Gregory Pardlo's collection Digest won the 2015 Pulitzer Prize for Poetry. He is the author of the poetry collection Totem (2007), and a memoir in essays titled Air Traffic (2018). Other honors include fellowships from the New York Public Library’s Cullman Center, the National Endowment for the Arts, and the Guggenheim Foundation. He is Co-Director of the Institute for the Study of Global Racial Justice at Rutgers University in New Jersey, and currently serves as a visiting professor at NYU Abu Dhabi.

Saliou Dione is an Associate Professor, a Lecturer and Researcher at Cheikh Anta Diop University of Dakar, in Senegal, where he teaches African and Postcolonial Studies. He has been a Senior Fulbright Visiting Scholar at Rutgers, the State University of New Jersey (USA), hosted by the Department of Women’s and Gender Studies and the Rutgers-based Center for African Studies in the United States of America. As a Senior Fulbright Fellow and as part of the Fulbright Outreach Lecturing Fund Award, Dr DIONE has delivered lectures at Coastal Carolina University, at Horry Georgetown Technical College, in South Carolina (USA), at Ohio Wesleyan University and Denison University, in Ohio (USA), and at Rutgers, the State University of New Jersey, in New Jersey (USA), and presented conference papers at Howard University, in Washington D.C. (USA), at the City College of New York and Colombia University, in New York (USA), at Tübingen University (Germany), among others. He has been also a CODESRIA Gender Fellow at the CODESRIA Gender Institute for gender and African Sexuality(ies). He is currently the English Department Chair and the African and Postcolonial Studies Laboratory Director of Cheikh Anta Diop University of Dakar, in Senegal.

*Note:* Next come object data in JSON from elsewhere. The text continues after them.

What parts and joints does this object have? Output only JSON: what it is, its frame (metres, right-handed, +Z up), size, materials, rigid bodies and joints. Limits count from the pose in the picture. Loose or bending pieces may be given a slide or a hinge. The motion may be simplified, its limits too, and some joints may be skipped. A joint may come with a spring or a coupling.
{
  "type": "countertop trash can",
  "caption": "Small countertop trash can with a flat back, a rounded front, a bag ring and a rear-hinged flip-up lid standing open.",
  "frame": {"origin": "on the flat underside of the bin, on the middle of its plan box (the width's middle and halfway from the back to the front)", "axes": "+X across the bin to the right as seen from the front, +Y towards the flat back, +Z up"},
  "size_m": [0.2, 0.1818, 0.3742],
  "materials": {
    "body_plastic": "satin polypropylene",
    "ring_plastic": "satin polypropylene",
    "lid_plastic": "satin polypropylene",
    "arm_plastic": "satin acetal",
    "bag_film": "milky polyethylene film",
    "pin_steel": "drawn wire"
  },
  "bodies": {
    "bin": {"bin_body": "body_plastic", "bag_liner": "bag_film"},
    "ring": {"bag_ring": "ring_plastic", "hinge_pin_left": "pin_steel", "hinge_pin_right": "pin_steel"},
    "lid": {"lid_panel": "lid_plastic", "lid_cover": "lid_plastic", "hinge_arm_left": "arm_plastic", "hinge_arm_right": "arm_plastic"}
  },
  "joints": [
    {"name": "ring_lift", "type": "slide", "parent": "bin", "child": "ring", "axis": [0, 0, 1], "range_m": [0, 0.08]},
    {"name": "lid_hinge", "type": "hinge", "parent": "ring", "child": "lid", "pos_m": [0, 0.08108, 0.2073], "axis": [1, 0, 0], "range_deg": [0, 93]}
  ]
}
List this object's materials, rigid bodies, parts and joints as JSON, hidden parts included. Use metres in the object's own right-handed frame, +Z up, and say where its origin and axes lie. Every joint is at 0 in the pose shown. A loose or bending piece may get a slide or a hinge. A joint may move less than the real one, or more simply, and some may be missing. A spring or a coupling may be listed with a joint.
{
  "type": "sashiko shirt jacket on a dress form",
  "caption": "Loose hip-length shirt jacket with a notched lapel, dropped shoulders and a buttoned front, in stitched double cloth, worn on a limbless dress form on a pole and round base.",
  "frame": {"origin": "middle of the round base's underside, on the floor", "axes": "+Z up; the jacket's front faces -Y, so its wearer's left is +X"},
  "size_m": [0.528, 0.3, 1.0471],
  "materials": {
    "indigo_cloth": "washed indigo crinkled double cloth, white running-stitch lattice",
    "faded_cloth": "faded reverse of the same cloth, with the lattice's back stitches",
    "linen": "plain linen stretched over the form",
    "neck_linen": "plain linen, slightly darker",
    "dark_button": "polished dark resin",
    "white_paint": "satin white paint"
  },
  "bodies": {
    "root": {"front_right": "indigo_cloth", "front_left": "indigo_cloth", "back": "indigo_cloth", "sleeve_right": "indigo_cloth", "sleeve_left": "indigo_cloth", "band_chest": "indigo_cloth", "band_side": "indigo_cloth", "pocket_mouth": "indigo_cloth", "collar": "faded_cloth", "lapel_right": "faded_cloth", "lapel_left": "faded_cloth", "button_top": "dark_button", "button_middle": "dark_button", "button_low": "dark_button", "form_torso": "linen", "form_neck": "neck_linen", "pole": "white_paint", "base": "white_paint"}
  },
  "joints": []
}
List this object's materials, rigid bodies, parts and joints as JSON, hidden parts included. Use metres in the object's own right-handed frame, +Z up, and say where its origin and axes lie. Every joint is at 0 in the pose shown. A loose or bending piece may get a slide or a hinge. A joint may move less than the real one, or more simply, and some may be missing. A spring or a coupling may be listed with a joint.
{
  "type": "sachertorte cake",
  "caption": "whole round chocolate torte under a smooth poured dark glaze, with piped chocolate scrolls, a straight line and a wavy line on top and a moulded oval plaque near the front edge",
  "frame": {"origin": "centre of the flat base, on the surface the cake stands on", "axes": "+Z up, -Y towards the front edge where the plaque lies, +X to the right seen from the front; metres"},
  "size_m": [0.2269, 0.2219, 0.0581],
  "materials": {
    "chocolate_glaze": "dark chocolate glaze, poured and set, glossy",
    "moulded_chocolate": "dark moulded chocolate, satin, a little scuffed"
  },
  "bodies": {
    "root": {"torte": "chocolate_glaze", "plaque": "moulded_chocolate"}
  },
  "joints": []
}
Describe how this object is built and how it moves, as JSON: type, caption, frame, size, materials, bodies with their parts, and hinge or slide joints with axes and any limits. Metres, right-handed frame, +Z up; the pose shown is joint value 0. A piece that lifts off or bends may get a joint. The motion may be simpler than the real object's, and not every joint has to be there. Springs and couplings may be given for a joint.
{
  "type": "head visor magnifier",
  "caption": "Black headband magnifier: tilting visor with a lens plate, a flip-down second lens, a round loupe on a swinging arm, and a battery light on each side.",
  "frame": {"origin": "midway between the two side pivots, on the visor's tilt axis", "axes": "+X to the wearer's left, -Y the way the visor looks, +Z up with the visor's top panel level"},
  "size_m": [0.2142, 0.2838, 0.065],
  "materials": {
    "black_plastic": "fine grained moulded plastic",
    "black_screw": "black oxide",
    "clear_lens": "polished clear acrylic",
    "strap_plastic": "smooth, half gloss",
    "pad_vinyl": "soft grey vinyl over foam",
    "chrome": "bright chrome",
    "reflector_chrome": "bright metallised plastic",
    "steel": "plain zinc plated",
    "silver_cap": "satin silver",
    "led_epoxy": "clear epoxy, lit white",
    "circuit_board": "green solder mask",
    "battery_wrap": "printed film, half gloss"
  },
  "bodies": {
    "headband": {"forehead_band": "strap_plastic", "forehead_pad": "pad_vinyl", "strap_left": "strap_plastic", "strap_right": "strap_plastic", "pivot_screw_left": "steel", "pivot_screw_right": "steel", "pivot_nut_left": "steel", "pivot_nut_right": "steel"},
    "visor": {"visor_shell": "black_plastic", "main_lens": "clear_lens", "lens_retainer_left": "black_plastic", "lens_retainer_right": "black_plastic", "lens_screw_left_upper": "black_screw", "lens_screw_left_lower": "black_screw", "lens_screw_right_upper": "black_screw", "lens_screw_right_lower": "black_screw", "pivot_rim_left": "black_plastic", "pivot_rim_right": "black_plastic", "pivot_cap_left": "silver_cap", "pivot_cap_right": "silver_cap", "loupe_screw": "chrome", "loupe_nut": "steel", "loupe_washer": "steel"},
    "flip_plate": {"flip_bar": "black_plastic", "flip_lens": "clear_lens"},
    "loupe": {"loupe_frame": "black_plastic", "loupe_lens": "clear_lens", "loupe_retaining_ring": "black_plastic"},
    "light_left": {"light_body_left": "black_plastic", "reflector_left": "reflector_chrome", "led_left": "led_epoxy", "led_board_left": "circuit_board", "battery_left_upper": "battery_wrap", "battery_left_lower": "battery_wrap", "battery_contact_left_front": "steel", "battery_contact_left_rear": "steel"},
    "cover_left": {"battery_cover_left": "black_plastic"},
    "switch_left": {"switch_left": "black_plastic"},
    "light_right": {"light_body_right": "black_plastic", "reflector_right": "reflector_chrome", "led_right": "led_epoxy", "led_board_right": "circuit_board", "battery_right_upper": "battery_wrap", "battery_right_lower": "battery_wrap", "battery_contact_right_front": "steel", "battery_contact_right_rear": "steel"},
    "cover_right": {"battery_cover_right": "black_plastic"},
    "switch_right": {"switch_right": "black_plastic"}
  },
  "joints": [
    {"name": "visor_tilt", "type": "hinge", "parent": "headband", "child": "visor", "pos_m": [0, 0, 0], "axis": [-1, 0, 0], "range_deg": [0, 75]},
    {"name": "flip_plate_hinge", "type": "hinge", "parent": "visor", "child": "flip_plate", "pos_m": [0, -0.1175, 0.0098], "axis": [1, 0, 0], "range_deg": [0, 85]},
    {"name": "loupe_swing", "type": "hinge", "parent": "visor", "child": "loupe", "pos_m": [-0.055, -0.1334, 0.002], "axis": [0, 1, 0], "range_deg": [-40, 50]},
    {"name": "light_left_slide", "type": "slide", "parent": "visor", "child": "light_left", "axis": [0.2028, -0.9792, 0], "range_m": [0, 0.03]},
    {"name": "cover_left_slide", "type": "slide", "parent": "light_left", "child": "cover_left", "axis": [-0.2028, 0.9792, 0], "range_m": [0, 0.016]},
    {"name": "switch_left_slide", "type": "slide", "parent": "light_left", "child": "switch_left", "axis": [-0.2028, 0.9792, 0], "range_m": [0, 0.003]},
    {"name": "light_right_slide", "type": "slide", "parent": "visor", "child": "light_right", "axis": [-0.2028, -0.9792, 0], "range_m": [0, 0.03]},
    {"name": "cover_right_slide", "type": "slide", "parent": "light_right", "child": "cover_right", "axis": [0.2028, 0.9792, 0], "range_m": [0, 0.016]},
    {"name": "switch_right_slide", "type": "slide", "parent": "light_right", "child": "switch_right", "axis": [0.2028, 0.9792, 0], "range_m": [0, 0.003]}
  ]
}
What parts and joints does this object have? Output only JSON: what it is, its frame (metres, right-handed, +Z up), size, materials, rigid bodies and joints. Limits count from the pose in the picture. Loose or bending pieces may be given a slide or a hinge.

Baboucar Diouf is an assistant Professor at Assane Seck University of Ziguinchor (Senegal). His research focuses on the cross-fertilizations between African and American studies, especially works underscoring translation headaches, justice and injustice. His research is also concerned with the literatures of horror and violence and the role of religion in man's life which has led to articles and books on the works of Ngũgĩ wa Thiong'o, Harriet Beecher Stowe and James Baldwin. He is deeply invested in theories such as rhetoric, brachylogy and problematology as tools to study modern literature. He is currently working on two book projects respectively on Harriet Beecher Stowe and John Steinbeck.